● **Work to complete**:
Locate the line that contains "light_bar_base(), driving_lamp(-1), driving_lamp(1))" and the line that contains "from math import". Copy both of them exactly, together with every line between them, and no others.

**** Stored rows

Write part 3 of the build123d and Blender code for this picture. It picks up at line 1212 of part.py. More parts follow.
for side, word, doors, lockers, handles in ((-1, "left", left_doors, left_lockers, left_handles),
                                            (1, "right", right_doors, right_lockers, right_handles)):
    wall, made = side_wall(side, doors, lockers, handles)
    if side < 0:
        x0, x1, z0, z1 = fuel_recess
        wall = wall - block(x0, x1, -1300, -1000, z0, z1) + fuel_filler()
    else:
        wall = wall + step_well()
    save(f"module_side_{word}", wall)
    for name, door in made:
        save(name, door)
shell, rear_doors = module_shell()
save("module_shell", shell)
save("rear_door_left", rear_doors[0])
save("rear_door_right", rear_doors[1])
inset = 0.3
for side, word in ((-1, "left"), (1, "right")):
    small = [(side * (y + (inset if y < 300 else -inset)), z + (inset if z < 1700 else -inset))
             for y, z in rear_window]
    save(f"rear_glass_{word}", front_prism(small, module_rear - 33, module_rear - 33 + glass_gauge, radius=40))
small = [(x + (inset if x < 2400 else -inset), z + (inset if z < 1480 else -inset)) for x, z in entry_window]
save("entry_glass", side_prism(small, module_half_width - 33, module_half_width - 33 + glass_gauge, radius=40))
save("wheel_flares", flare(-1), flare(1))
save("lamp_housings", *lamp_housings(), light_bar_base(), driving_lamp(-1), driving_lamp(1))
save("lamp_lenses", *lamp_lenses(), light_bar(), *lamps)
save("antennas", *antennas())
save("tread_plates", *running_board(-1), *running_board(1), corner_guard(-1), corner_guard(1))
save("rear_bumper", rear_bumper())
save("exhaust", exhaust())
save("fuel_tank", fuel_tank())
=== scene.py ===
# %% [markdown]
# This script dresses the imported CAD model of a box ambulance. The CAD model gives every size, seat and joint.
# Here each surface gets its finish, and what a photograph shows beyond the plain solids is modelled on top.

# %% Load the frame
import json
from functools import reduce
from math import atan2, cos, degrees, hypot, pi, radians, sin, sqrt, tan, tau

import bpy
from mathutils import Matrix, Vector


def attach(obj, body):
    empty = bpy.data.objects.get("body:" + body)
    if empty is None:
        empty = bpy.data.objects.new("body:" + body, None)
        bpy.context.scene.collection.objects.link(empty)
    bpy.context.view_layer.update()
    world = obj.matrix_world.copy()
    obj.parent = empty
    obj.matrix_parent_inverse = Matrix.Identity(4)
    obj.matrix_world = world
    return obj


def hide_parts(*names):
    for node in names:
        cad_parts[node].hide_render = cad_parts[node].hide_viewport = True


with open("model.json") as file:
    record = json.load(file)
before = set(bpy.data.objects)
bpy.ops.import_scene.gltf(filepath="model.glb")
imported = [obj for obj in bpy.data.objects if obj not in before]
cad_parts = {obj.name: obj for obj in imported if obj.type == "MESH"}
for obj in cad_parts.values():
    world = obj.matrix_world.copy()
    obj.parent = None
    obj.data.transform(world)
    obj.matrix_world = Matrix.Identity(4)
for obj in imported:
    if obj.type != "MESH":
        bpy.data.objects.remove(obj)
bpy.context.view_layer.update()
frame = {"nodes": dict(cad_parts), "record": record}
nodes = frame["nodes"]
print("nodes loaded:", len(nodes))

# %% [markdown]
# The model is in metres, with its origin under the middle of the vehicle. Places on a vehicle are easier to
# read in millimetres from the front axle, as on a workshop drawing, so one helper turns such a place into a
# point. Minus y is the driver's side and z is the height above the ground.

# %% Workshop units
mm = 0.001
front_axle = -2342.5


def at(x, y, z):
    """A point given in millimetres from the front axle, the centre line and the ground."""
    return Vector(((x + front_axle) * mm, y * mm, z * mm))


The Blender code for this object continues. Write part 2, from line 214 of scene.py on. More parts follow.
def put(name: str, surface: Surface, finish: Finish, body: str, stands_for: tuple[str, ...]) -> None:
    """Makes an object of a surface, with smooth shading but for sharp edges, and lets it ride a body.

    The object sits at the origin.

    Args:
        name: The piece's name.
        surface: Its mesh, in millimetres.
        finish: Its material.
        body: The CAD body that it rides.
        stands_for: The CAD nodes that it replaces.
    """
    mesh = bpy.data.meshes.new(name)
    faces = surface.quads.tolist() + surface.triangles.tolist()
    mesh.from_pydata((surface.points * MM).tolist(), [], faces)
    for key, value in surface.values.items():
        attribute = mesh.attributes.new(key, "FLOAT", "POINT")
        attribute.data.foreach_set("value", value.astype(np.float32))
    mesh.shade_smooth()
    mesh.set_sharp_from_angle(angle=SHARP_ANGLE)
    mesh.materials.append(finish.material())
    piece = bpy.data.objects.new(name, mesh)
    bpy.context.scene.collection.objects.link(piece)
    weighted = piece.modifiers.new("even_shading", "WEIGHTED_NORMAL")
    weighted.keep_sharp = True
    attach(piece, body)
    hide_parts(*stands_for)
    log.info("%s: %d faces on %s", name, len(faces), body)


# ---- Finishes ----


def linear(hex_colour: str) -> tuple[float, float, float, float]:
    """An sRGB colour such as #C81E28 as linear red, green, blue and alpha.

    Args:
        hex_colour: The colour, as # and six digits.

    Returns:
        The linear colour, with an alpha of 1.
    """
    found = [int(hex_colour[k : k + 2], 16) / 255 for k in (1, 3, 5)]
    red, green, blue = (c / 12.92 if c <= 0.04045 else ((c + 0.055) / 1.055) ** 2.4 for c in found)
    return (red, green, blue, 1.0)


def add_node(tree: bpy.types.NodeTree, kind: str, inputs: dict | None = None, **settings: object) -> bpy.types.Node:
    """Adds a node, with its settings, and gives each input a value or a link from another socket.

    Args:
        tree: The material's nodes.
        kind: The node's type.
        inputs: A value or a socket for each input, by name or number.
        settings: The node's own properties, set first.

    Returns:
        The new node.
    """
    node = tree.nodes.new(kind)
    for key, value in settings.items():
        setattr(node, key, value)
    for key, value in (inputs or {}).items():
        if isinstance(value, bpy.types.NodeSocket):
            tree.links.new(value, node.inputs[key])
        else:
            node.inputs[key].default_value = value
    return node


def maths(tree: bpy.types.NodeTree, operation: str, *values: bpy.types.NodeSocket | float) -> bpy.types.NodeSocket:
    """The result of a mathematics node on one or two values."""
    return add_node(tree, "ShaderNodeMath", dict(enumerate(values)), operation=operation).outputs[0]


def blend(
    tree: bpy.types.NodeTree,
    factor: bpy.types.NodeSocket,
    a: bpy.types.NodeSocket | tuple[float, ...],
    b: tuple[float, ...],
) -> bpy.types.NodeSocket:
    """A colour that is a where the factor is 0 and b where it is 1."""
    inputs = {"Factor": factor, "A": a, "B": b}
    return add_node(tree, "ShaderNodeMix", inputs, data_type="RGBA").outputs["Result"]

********
**** Stored rows

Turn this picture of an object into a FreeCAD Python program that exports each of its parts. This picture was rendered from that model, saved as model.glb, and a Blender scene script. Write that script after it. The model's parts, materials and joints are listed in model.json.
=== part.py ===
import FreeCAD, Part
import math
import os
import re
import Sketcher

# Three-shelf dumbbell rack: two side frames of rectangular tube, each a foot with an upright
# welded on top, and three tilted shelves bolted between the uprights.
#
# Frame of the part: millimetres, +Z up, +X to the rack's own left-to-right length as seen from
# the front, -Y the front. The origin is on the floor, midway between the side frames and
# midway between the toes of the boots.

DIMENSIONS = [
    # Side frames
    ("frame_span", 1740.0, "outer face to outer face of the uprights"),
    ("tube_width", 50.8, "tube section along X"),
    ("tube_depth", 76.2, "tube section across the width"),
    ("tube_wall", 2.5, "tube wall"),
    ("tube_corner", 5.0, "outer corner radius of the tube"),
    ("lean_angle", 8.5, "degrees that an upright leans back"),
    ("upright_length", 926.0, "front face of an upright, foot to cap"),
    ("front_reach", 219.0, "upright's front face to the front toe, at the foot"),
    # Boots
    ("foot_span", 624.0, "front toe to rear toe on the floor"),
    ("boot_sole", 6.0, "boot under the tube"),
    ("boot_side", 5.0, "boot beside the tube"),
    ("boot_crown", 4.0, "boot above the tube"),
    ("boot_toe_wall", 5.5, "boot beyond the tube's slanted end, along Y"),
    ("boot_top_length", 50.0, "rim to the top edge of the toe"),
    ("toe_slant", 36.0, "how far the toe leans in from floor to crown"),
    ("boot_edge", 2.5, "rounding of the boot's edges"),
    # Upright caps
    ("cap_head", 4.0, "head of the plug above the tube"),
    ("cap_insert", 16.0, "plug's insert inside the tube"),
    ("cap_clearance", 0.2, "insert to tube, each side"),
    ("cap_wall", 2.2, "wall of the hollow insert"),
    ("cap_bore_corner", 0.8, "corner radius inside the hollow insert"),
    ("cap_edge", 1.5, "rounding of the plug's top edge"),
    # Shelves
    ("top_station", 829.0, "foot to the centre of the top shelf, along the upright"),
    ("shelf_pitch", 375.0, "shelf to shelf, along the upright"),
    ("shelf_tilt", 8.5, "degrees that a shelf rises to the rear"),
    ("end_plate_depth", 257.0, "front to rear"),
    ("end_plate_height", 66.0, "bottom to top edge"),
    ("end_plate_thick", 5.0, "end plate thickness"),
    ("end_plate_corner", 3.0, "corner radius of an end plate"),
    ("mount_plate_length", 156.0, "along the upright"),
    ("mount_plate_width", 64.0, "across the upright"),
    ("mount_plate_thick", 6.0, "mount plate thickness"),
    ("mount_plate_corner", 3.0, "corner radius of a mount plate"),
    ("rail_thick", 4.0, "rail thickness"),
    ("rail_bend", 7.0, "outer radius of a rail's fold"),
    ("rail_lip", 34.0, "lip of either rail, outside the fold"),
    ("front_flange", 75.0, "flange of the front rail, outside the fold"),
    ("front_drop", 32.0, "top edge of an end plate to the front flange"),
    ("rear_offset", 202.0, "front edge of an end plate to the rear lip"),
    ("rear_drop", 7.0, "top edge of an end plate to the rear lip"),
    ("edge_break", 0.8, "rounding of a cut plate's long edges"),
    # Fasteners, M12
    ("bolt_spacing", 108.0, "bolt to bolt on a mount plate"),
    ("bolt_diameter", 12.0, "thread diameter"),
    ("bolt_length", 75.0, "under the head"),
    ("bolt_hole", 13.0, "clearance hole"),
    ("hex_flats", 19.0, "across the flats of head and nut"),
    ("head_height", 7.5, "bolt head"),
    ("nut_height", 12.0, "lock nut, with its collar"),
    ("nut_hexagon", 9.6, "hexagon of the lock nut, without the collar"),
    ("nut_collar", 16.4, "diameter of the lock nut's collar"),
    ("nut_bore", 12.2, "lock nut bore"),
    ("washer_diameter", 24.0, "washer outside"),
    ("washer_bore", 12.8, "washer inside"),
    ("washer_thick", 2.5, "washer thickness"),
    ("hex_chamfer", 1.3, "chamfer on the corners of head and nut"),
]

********

● **Result below**:
save("lamp_housings", *lamp_housings(), light_bar_base(), driving_lamp(-1), driving_lamp(1))
save("lamp_lenses", *lamp_lenses(), light_bar(), *lamps)
save("antennas", *antennas())
save("tread_plates", *running_board(-1), *running_board(1), corner_guard(-1), corner_guard(1))
save("rear_bumper", rear_bumper())
save("exhaust", exhaust())
save("fuel_tank", fuel_tank())
=== scene.py ===
# %% [markdown]
# This script dresses the imported CAD model of a box ambulance. The CAD model gives every size, seat and joint.
# Here each surface gets its finish, and what a photograph shows beyond the plain solids is modelled on top.

# %% Load the frame
import json
from functools import reduce
from math import atan2, cos, degrees, hypot, pi, radians, sin, sqrt, tan, tau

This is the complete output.